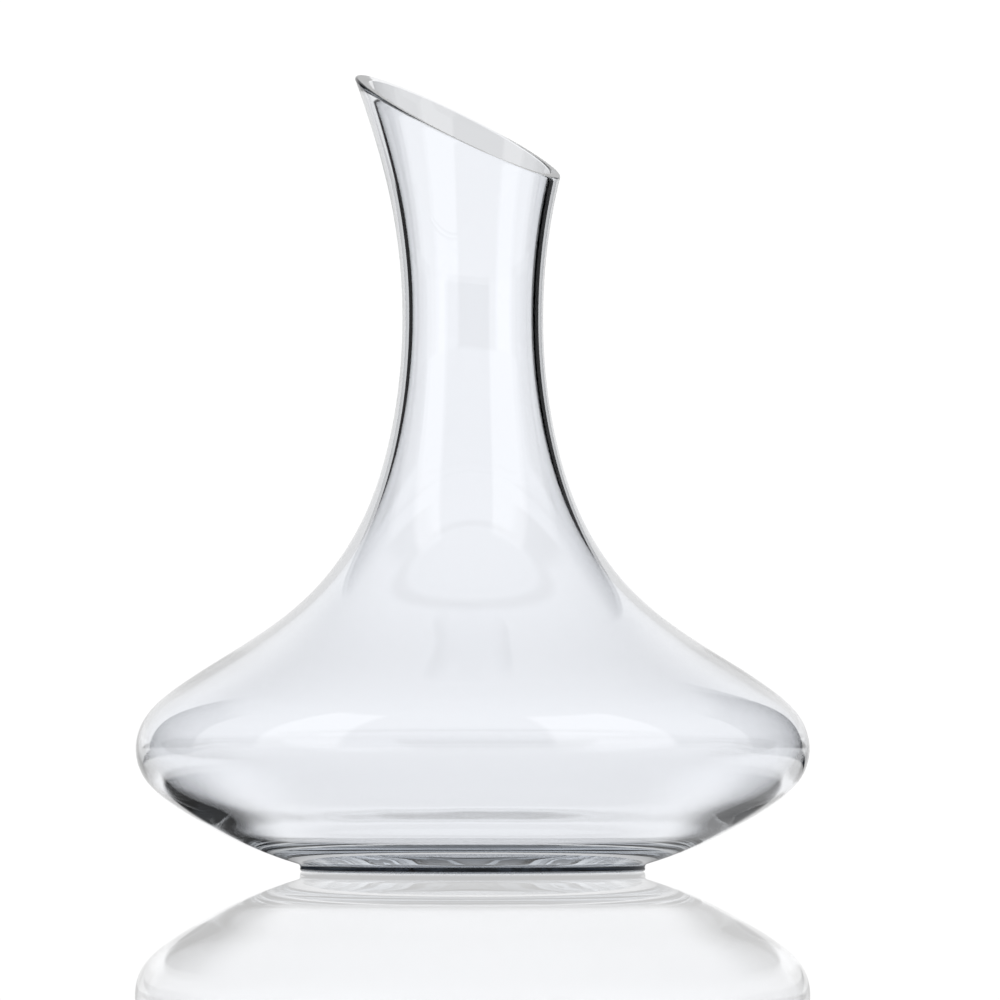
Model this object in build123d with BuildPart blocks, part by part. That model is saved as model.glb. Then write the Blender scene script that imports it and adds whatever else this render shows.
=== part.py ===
from build123d import *
import os

os.makedirs("parts", exist_ok=True)

# Wine decanter, blown as one continuous wall of clear glass.
# Millimetres. Z is the axis of the bowl and neck, the table is z = 0,
# and the high side of the slanted mouth, the pouring lip, is on -X.

# Foot and base
foot_radius = 51.2
foot_height = 2.1
foot_edge_round = 0.9
foot_corner_round = 0.8
bearing_ring_width = 5.2
punt_depth = 2.0
floor_height = 8.6
floor_edge_radius = 50.0
floor_edge_height = 8.9

# Bowl
bowl_radius = 100.0
bowl_widest_height = 36.5
bowl_wall = 2.6
underside_slope = 16.0

# Neck and mouth
waist_radius = 21.0
waist_height = 162.0
waist_wall = 3.0
flare_slope = 70.0
mouth_height_on_axis = 219.5
mouth_slant = 28.4
rim_round = 0.6

# Outside of the wall, going up: radius, height and wall thickness
wall_stations = [
    (62.5, 5.9, 3.9),  # underside, just outside the thick base
    (75.5, 12.0, 3.5),  # underside, nearly straight
    (90.4, 21.0, 3.2),  # underside, turning up
    (97.6, 28.0, 3.1),  # below the widest ring
    (bowl_radius, bowl_widest_height, bowl_wall),
    (97.6, 45.0, 2.3),  # above the widest ring
    (88.6, 54.0, 2.2),  # top of the bowl, turning in
    (70.1, 66.0, 2.4),  # shoulder, nearly straight
    (50.9, 80.0, 2.5),  # shoulder, sweeping up
    (35.1, 100.0, 2.7),  # root of the neck
    (24.9, 128.0, 2.9),  # neck
    (waist_radius, waist_height, waist_wall),
    (24.6, 200.0, 3.3),  # flare below the mouth
    (38.1, 244.0, 3.6),  # flare carried on past the cut of the mouth
]

foot_top = Vector(foot_radius, foot_height)
outer_points = [foot_top] + [Vector(radius, height) for radius, height, wall in wall_stations]
underside_direction = Vector(1, 0).rotate(Axis.Z, underside_slope)
flare_direction = Vector(1, 0).rotate(Axis.Z, flare_slope)
bearing_ring_radius = foot_radius - bearing_ring_width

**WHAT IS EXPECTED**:
Exactly as they appear, please write out the lines from the opening of the listing above down to the line containing "rim_round = 0.6", with both end lines included.

**SOLVED EXERCISE**:
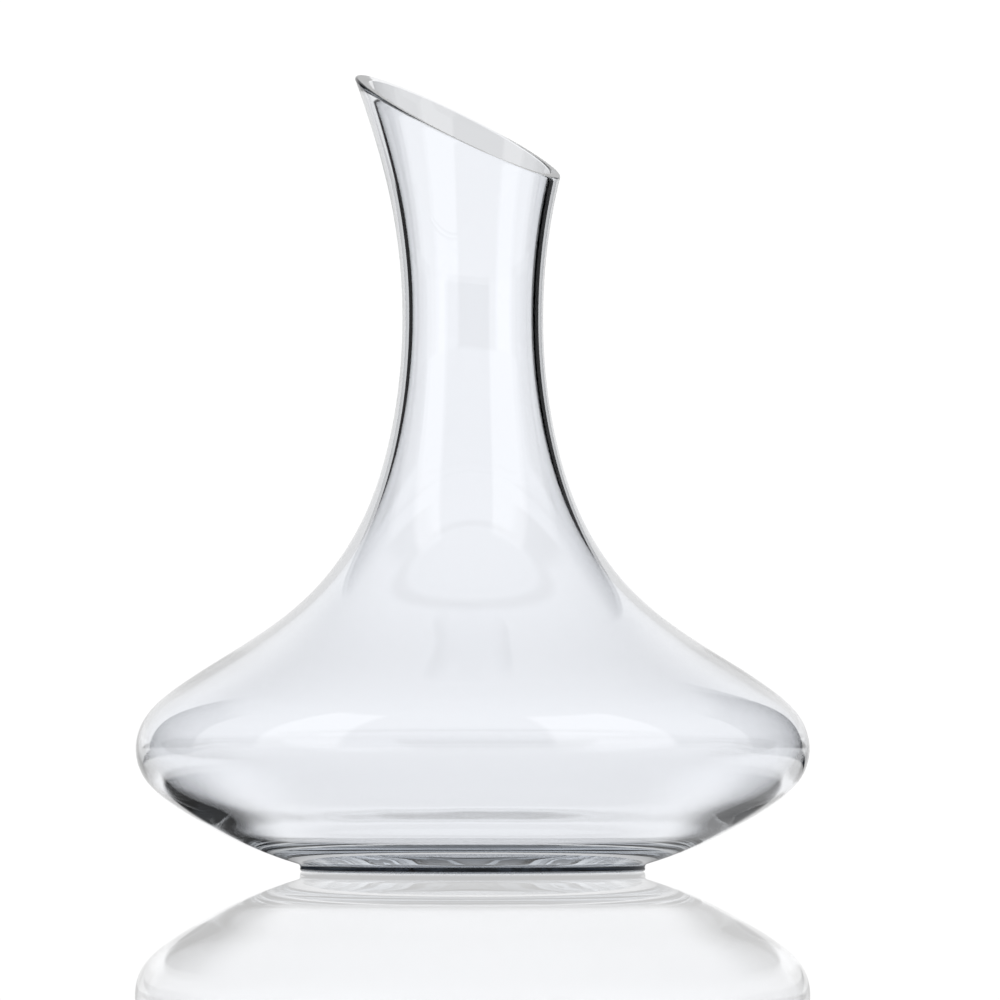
Model this object in build123d with BuildPart blocks, part by part. That model is saved as model.glb. Then write the Blender scene script that imports it and adds whatever else this render shows.
=== part.py ===
from build123d import *
import os

os.makedirs("parts", exist_ok=True)

# Wine decanter, blown as one continuous wall of clear glass.
# Millimetres. Z is the axis of the bowl and neck, the table is z = 0,
# and the high side of the slanted mouth, the pouring lip, is on -X.

# Foot and base
foot_radius = 51.2
foot_height = 2.1
foot_edge_round = 0.9
foot_corner_round = 0.8
bearing_ring_width = 5.2
punt_depth = 2.0
floor_height = 8.6
floor_edge_radius = 50.0
floor_edge_height = 8.9

# Bowl
bowl_radius = 100.0
bowl_widest_height = 36.5
bowl_wall = 2.6
underside_slope = 16.0

# Neck and mouth
waist_radius = 21.0
waist_height = 162.0
waist_wall = 3.0
flare_slope = 70.0
mouth_height_on_axis = 219.5
mouth_slant = 28.4
rim_round = 0.6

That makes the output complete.